**AIM OF THE TASK:** Return the first line, the line containing "return [-1, -1] + along_shares() + [1, 1]", and every line between them, exactly as they stand.

- - -

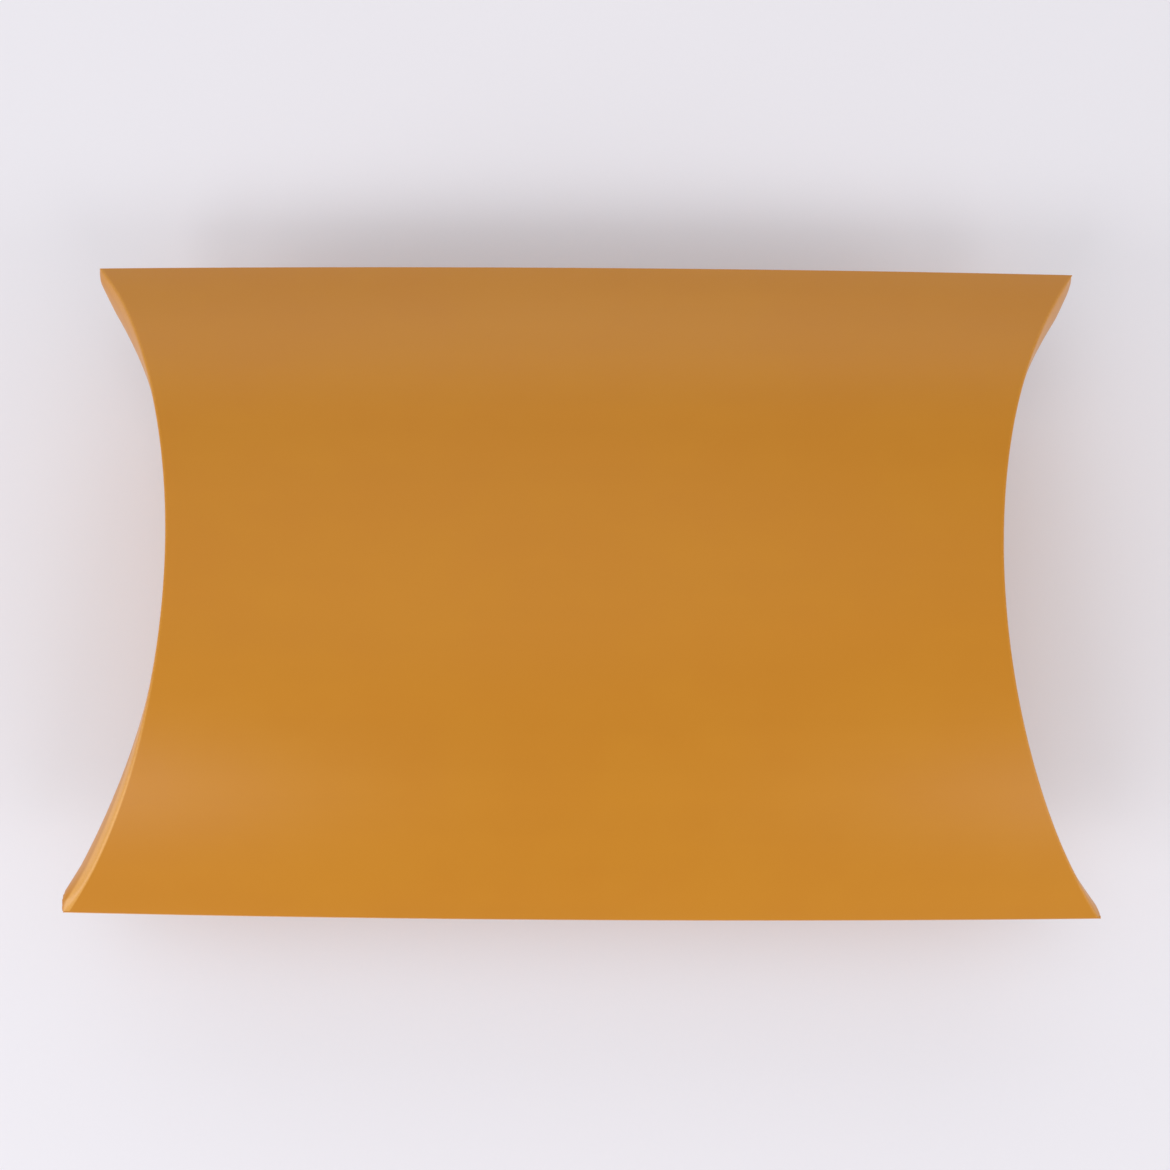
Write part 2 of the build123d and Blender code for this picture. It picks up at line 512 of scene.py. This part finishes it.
def move(x, y, z):
    """Moves what is selected."""
    bpy.ops.transform.translate(value=(x, y, z))


def scale(x, y, z, about):
    """Scales what is selected about a point."""
    bpy.ops.transform.resize(value=(x, y, z), center_override=about)


def along_shares():
    """Where a sheet has its columns, as shares of the way from the middle to a crease."""
    half = eased(ALONG_STEPS)
    return [-value for value in reversed(half)] + [0] + half


def folded_shares():
    """Where a sheet that folds down at its ends has its columns, with three at each crease."""
    return [-1, -1] + along_shares() + [1, 1]


def roll_sheet(name, profile, shares):
    """A sheet that runs along the box: each entry of its profile is a row's place
    across the box, its height above the middle plane and how far along it reaches."""
    along = len(shares)
    piece = add_grid(name, along, len(profile))
    for number, value in enumerate(shares):
        start = pick_column(piece, along, number)
        move(value * CAD_HIGH.x - start.x, 0, 0)
    for number, (across, level, reach) in enumerate(profile):
        start = pick_row(piece, along, number)
        move(0, across - start.y, MIDDLE + level - start.z)
        scale(reach / CAD_HIGH.x, 1, 1, (0, 0, 0))
    for number, value in enumerate(shares):
        pick_column(piece, along, number)
        scale(1, narrowing(value), sagging(value), (0, 0, MIDDLE))
    return piece


def crease_ends(piece, stations, up):
    """Turns the ends of a sheet down over its creases, and rounds the creases. Of the three
    columns there the inner one makes a shoulder, and the outer one ends the strip past the crease."""
    size = sizes()
    along = len(folded_shares())
    for column, inward in ((2, 1), (along - 3, -1)):
        pick_column(piece, along, column)
        move(inward * size.crease_shoulder, 0, 0)
    for number, across in enumerate(stations):
        first = number * along
        for outer, inner, side in ((0, 2, -1), (along - 1, along - 3, 1)):
            line = FlapLine(across, side, up)
            crease = pick(piece, [first + outer])
            pick(piece, range(first + min(outer, inner), first + max(outer, inner) + 1))
            move(side * line.reach - crease.x, 0, 0)
            pick(piece, [first + outer])
            move(side * line.out, 0, -up * line.down)
    flatten_tips(piece)
    pick(piece, [number * along + outer for number in range(len(stations)) for outer in (0, along - 1)])
    mark_rub_and_highlight(piece)
    bpy.ops.mesh.select_mode(type="EDGE")
    bpy.ops.mesh.select_all(action="DESELECT")
    mesh = bmesh.from_edit_mesh(piece.data)
    creases = (1, along - 2)
    for edge in mesh.edges:
        columns = {point.index % along for point in edge.verts}
        edge.select = len(columns) == 1 and columns.pop() in creases
    bpy.ops.mesh.bevel(
        offset_type="PERCENT", offset_pct=CREASE_ROUND_PERCENT, segments=CREASE_ROUND_SEGMENTS
    )
    bpy.ops.mesh.select_mode(type="VERT")
    mark_rub_and_highlight(piece)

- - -

**THE RESPONSE:**
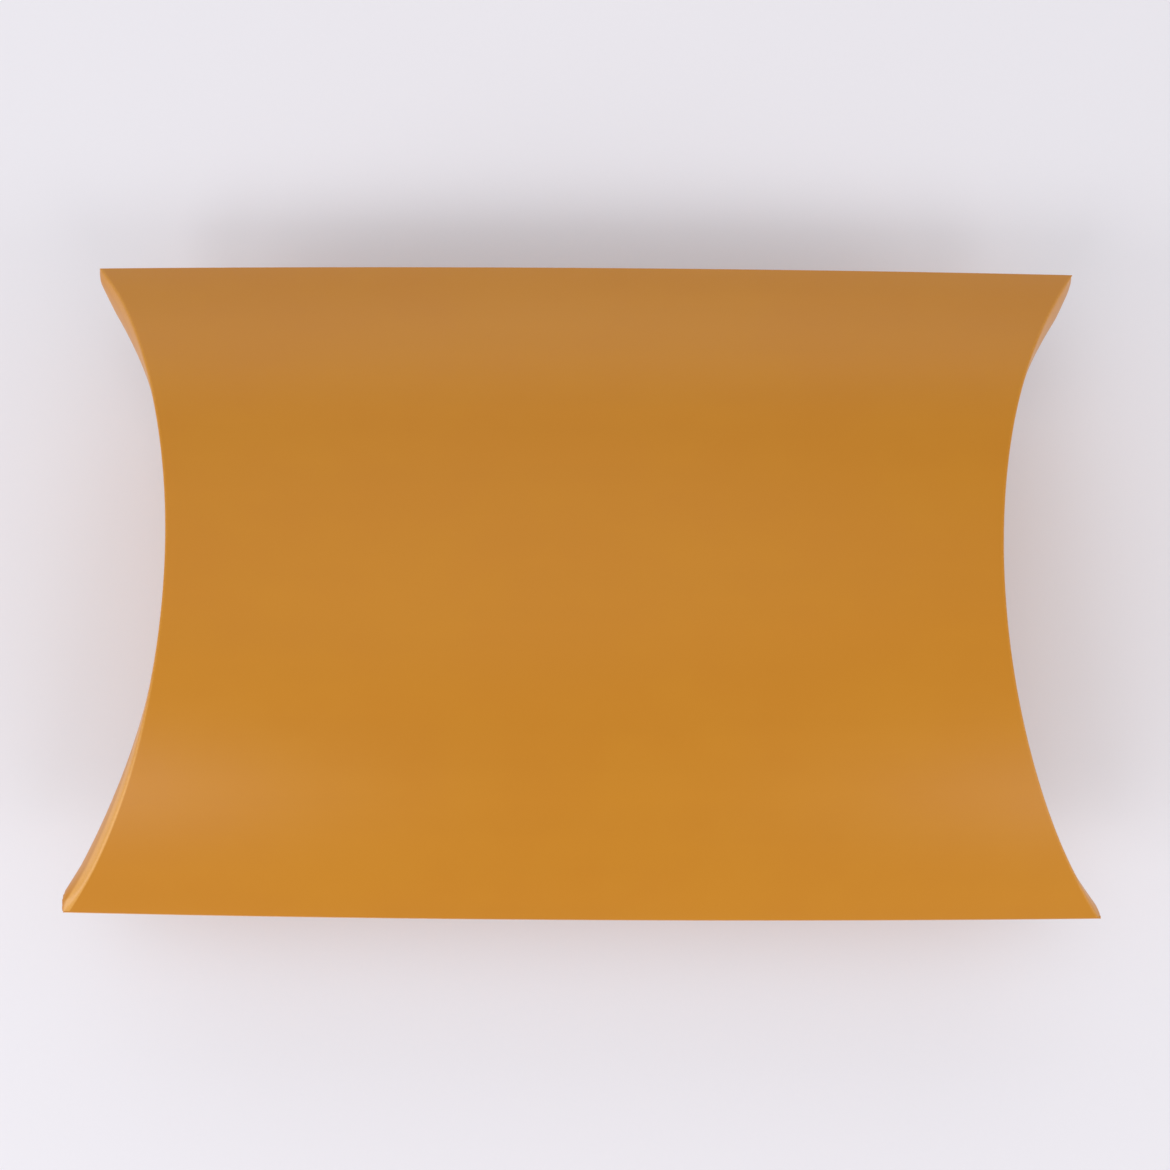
Write part 2 of the build123d and Blender code for this picture. It picks up at line 512 of scene.py. This part finishes it.
def move(x, y, z):
    """Moves what is selected."""
    bpy.ops.transform.translate(value=(x, y, z))


def scale(x, y, z, about):
    """Scales what is selected about a point."""
    bpy.ops.transform.resize(value=(x, y, z), center_override=about)


def along_shares():
    """Where a sheet has its columns, as shares of the way from the middle to a crease."""
    half = eased(ALONG_STEPS)
    return [-value for value in reversed(half)] + [0] + half


def folded_shares():
    """Where a sheet that folds down at its ends has its columns, with three at each crease."""
    return [-1, -1] + along_shares() + [1, 1]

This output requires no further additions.